■ **What is needed**:
Please output the data below exactly as given, starting at its first line and stopping after the line that contains "# waterline, below".
━━ Given information
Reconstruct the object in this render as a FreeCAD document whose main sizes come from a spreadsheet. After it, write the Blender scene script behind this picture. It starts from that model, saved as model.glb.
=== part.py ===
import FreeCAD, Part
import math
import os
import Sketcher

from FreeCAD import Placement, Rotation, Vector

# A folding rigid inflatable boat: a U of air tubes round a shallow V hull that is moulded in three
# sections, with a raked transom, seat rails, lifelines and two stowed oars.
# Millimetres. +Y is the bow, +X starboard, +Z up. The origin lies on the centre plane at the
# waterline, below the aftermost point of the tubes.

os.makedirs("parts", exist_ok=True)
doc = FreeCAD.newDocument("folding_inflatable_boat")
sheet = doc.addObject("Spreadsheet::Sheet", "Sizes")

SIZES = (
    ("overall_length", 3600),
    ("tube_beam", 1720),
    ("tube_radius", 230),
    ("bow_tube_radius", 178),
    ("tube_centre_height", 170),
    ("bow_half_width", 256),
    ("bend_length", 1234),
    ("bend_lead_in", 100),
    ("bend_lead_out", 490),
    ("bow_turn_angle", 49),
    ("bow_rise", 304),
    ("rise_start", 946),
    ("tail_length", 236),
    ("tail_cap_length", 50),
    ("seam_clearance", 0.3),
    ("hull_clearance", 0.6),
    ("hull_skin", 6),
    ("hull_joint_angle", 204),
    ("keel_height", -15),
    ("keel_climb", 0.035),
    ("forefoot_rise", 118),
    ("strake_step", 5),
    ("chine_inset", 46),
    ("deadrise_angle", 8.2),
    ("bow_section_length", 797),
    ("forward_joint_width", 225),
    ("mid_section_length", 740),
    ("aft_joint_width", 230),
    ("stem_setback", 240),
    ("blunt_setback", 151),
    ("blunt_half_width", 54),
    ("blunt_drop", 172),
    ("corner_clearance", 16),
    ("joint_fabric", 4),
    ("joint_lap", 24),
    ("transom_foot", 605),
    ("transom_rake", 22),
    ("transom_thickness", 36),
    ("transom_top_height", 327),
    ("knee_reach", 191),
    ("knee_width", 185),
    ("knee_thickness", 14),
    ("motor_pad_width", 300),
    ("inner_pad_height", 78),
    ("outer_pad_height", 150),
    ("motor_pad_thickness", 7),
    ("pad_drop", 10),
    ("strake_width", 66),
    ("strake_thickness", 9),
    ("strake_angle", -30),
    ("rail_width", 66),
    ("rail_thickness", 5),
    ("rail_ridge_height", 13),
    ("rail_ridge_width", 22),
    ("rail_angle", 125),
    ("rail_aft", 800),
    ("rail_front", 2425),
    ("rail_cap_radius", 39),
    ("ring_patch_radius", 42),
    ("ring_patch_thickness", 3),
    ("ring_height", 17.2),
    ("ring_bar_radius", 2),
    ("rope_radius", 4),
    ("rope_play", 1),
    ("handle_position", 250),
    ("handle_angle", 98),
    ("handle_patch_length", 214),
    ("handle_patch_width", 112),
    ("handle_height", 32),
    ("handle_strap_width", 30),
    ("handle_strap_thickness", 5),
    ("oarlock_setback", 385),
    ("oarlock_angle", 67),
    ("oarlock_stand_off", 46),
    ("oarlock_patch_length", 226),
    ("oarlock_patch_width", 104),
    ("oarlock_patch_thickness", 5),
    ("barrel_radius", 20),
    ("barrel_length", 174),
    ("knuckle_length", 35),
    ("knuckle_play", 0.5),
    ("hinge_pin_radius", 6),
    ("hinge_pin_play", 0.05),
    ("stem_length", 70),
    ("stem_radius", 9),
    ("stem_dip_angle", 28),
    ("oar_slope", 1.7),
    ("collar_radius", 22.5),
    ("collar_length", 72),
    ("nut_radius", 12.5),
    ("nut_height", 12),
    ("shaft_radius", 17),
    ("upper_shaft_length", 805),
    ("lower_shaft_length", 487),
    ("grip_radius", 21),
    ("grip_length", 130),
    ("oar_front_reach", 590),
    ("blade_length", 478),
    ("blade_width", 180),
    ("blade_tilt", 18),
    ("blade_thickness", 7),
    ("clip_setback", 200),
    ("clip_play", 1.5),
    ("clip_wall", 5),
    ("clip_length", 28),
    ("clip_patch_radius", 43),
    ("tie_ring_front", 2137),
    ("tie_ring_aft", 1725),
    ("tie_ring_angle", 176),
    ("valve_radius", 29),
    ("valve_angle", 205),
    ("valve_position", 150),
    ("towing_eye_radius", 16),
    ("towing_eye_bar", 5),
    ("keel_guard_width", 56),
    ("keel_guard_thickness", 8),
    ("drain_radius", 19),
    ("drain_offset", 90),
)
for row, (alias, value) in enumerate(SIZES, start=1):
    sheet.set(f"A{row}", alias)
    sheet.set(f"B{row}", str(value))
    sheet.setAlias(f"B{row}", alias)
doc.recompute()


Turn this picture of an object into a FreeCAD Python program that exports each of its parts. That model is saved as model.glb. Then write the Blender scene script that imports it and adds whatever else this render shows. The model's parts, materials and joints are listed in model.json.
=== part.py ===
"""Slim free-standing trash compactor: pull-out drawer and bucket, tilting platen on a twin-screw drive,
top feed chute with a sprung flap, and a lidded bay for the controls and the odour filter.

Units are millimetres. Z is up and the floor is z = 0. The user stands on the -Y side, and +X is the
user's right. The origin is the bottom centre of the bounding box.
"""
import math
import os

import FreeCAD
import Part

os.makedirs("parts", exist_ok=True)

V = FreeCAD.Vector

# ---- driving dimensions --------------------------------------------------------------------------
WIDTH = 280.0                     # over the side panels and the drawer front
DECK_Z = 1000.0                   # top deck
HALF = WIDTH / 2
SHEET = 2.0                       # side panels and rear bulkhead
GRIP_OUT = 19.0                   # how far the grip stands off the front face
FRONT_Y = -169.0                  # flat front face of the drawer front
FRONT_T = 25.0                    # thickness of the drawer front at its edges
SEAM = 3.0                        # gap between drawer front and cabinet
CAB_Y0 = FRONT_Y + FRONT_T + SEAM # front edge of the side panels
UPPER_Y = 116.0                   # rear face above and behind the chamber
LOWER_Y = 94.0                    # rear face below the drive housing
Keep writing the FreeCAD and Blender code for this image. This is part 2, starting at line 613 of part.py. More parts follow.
━━━━
■ **Written solution**:
Reconstruct the object in this render as a FreeCAD document whose main sizes come from a spreadsheet. After it, write the Blender scene script behind this picture. It starts from that model, saved as model.glb.
=== part.py ===
import FreeCAD, Part
import math
import os
import Sketcher

from FreeCAD import Placement, Rotation, Vector

# A folding rigid inflatable boat: a U of air tubes round a shallow V hull that is moulded in three
# sections, with a raked transom, seat rails, lifelines and two stowed oars.
# Millimetres. +Y is the bow, +X starboard, +Z up. The origin lies on the centre plane at the
# waterline, below the aftermost point of the tubes.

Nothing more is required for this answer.